Abstract

This paper analyses the current trends of the debate in the area of collective redress of injuries caused by the consequences of anti-competitive behaviour in the EU in light of the more recent case law governing class certification of antitrust collective complaints in the US federal courts and of the legislative developments occurring in several European jurisdictions. Whilst not advocating the total 'transplantation' of opt-out class actions in EU competition law, it will illustrate that the Commission's concerns as to the viability of these collective lawsuits have become less pressing and consequently, will argue for a more open-minded discussion of how to create effective and fair mechanisms for the collective redress of individual rights.

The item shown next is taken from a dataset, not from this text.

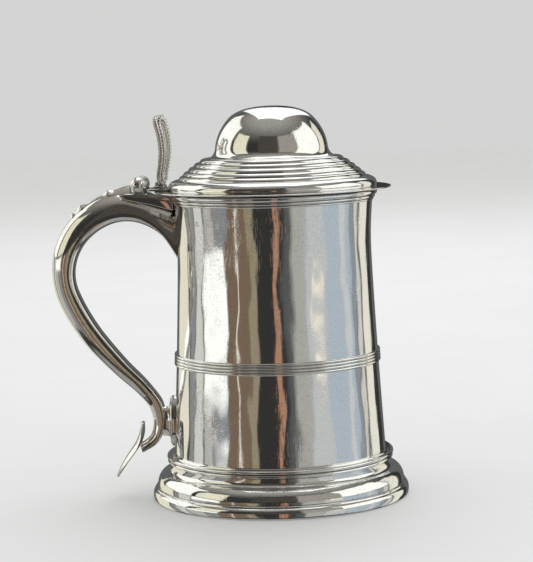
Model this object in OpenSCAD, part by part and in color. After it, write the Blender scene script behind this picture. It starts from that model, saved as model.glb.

It will first provide a brief examination of the current approach adopted by the Commission to collective redress in the area of competition law and, more specifically, in respect to 'diffuse torts'. Thereafter, the paper will analyse the case law of the US Superior Federal Courts concerning the class certification of collective antitrust complaints and illustrate that the Commission's scepticism as to the viability of these actions may no longer be justified. It will be shown that the scrupulous scrutiny of the proposed class filings, conducted by the American courts can contribute effectively to 'identifying' prima facie unmeritorious claims and thereby allowing only truly 'suitable' complaints to proceed as class actions. In light of the forgoing, it will be concluded that the Commission's position on these issues seems difficult to sustain and could even become an obstacle to discussing how to respond to the demands of ensuring effective redress to the victims of torts having a widespread impact on society and the economy, for which individual dispute settlement may be inefficient.